Scientific education is, without question, an excellent thing. But it’s not going to win this fight. Indeed, a recent study from the US shows that the more people are educated about the science of climate change, the less they feel like doing anything about it, since (as I’ve argued above) the dire state of the planet contrasts so starkly with the political choices on the table.
What’s more, while Flannery might not be interested in politics, politics is most definitely going to be interested in him. Abbott has made it clear that he views the Climate Council as an advocacy group. The Liberals and much of the media will treat the new council as a partisan organisation; Bolt and his ilk will continue to smear and abuse Flannery and his associates without mercy.

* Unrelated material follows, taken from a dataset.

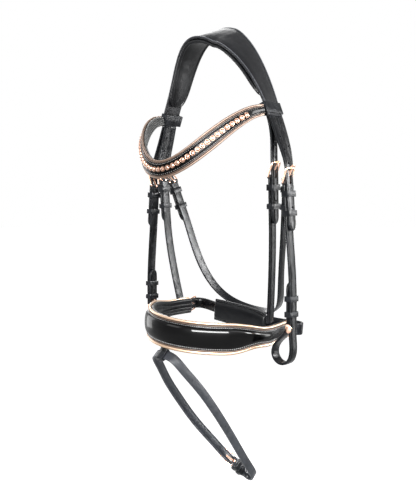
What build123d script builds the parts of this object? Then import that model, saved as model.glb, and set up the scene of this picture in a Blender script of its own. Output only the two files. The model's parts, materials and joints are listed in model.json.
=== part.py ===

The Right is launching a political struggle – even as the Left puts its trust in an organisation that won’t engage in politics. As a strategy, it’s akin to taking out the enemy’s bayonet by impaling yourself in the chest.
Of course, we need science education and we need science educators. But, more than anything else, we need a new political direction, a grassroots orientation that rejects the technocratic, neoliberal politics of the past.
A big ask? Well, it shouldn’t be. Climate’s the quintessential example of an issue in which the profits of a few are dramatically contrasted with the interests of the many – fertile ground for a mobilisation that exposes the phoney, idiotic populism of the culture warriors as the fraud that it is. Simon Copland’s interesting article in Inside Story offers some suggestions as to how this might be done.
In The Untouchables, there’s a scene in which Malone explains how to take down a gangster. ‘You wanna know how to get Capone?’ he says. ‘They pull a knife, you pull a gun. That’s the Chicago way.’
Culture wars work the same fashion, except the gun the Left possesses is the possibility for mass action. We can save the climate only if we turn the environment into an issue in which everyday Australian feel they have a stake. That’s the escalation we need – and if we can manage it, the culture war rhetoric will become risible.
By all means, let’s fight. But let’s not do so on the terrain of our opponents.